◆ SUPPLIED MATERIAL ◆
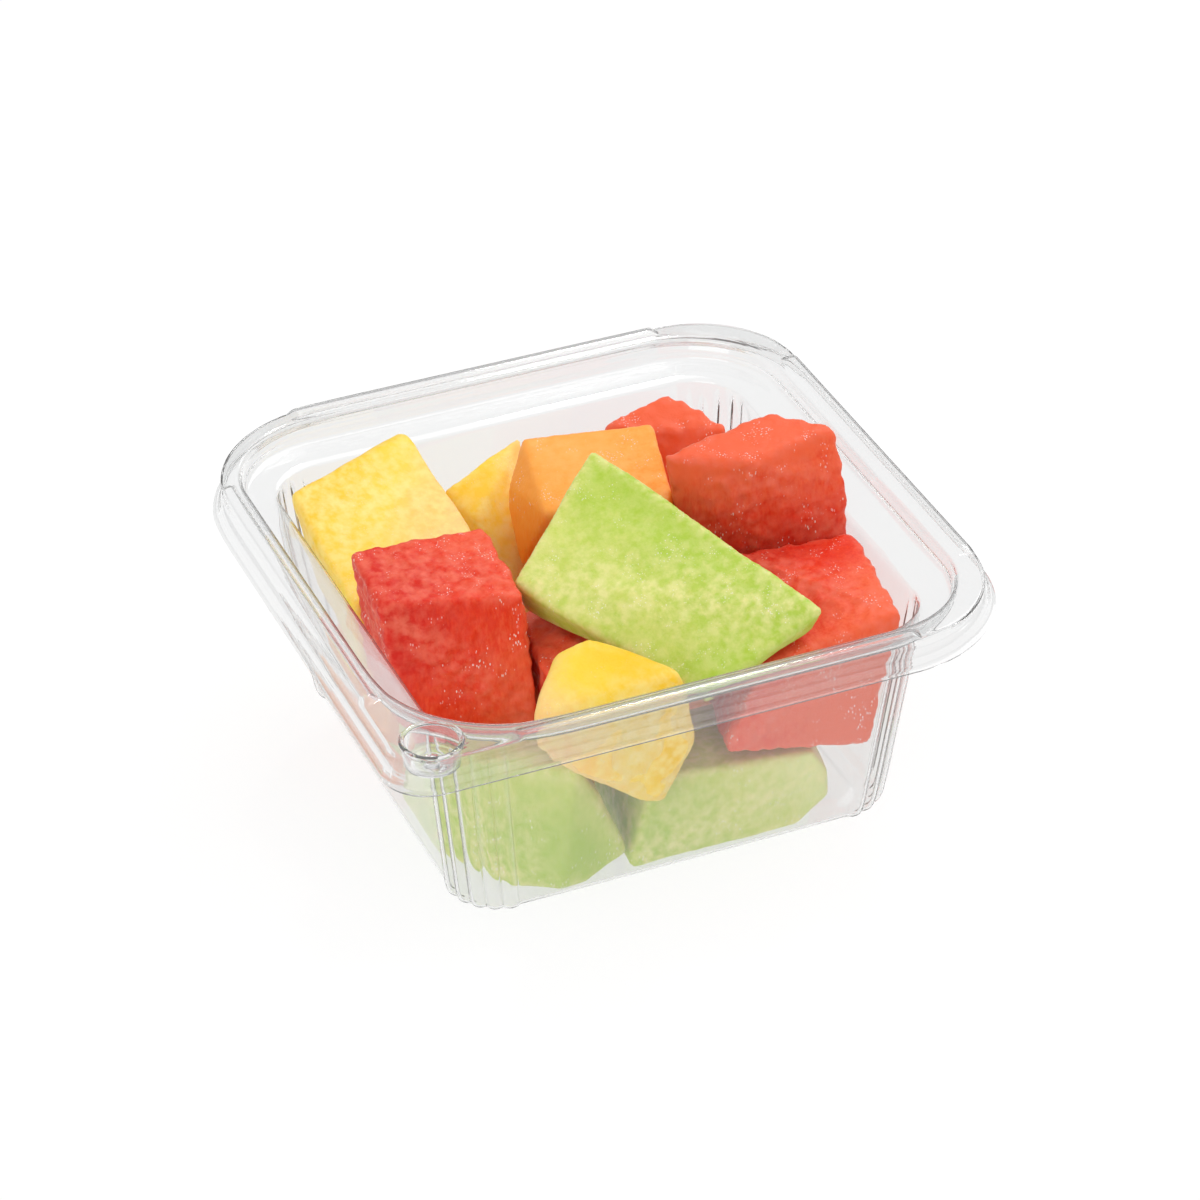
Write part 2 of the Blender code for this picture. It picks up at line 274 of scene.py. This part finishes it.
# A loop round the sheet: half its side, its height, its corner radii from the near left, how
# deep its ribs are, how far its beads stand up, whether its sides stop where the beads do,
# and how far its corners are lifted.
Loop = namedtuple("Loop", "half z radii flutes bead straight lift", defaults=(0.0, 0.0, False, 0.0))


def body_loop(z, flutes):
    radius = BODY_RADIUS_MM + z / FLANGE_Z_MM
    return Loop(BASE_SIDE_MM / 2 + DRAFT * z, z, (radius,) * 4, flutes)


def tub_loops():
    """The loops of the whole sheet, from the middle of the base out to the lip's edge."""
    lip = FLANGE_SIDE_MM / 2 - SHEET_MM / 2
    top = FLANGE_Z_MM + RIM_RISE_MM
    for inwards, z, radius, flutes, lift in BASE:
        yield Loop(BASE_SIDE_MM / 2 - inwards, z, (radius,) * 4, flutes, lift=lift)
    for z, flutes in WALLS:
        wall = body_loop(z, flutes)
        yield wall
    yield Loop(wall.half + WALL_TURN_MM, FLANGE_Z_MM, (TURN_RADIUS_MM,) * 4)
    for inwards, rise in INNER_STEP:
        yield Loop(lip - inwards, FLANGE_Z_MM + rise, INNER_RADII, straight=True)
    for inwards, drop, radii, bead in RIM:
        yield Loop(lip - inwards, top - drop, radii, bead=bead, straight=True)


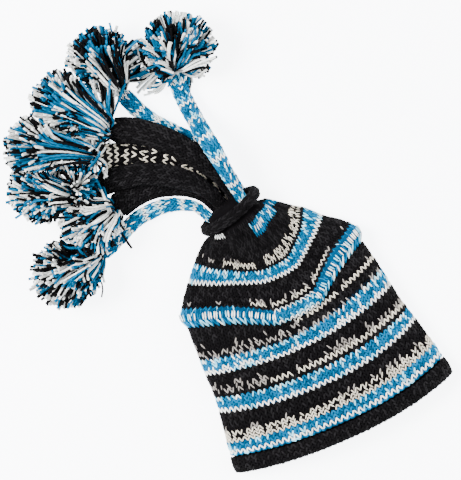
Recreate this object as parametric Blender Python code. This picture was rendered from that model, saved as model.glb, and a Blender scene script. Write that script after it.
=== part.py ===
"""A knitted tassel beanie, lying flat: a striped crown with a welt round it, a thick brim, a
rolled tie round its gathered neck, and seven knitted tubes that each end in a pompom.

Metres, +Z up. The hat rests on z = 0, +Y runs from the brim to the tassels, and the origin is
the middle of the brim's resting face. The tables are in millimetres, and MM turns them to metres.
"""

import math
import random
from typing import NamedTuple

import bmesh
import bpy
import numpy as np
from mathutils import Matrix, Vector

MM = 0.001

KNIT_WALL = 4.0       # two-ply knitted fabric
BRIM_WALL = 7.0       # the brim is double, and fuller than the crown
BRIM_SWELL = 1.6      # how far the brim stands proud of the crown
GAP = 0.4             # between neighbouring pieces
SIDE_Z = 10.0         # height of the fold at the hat's two sides
RING_POINTS = 60      # points round the crown
WELT_COURSE = 35.0
WELT_COURSES = 2.6    # courses on each side of the welt's crest
WELT_RISE = 8.0
WELT_SPREAD = 4.0
PLEATS = 10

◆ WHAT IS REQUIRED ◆
Reproduce the lines of the entries above exactly, but only from the line containing "Recreate this object" through the final line.

◆ RESPONSE ◆
Recreate this object as parametric Blender Python code. This picture was rendered from that model, saved as model.glb, and a Blender scene script. Write that script after it.
=== part.py ===
"""A knitted tassel beanie, lying flat: a striped crown with a welt round it, a thick brim, a
rolled tie round its gathered neck, and seven knitted tubes that each end in a pompom.

Metres, +Z up. The hat rests on z = 0, +Y runs from the brim to the tassels, and the origin is
the middle of the brim's resting face. The tables are in millimetres, and MM turns them to metres.
"""

import math
import random
from typing import NamedTuple

import bmesh
import bpy
import numpy as np
from mathutils import Matrix, Vector

MM = 0.001

KNIT_WALL = 4.0       # two-ply knitted fabric
BRIM_WALL = 7.0       # the brim is double, and fuller than the crown
BRIM_SWELL = 1.6      # how far the brim stands proud of the crown
GAP = 0.4             # between neighbouring pieces
SIDE_Z = 10.0         # height of the fold at the hat's two sides
RING_POINTS = 60      # points round the crown
WELT_COURSE = 35.0
WELT_COURSES = 2.6    # courses on each side of the welt's crest
WELT_RISE = 8.0
WELT_SPREAD = 4.0
PLEATS = 10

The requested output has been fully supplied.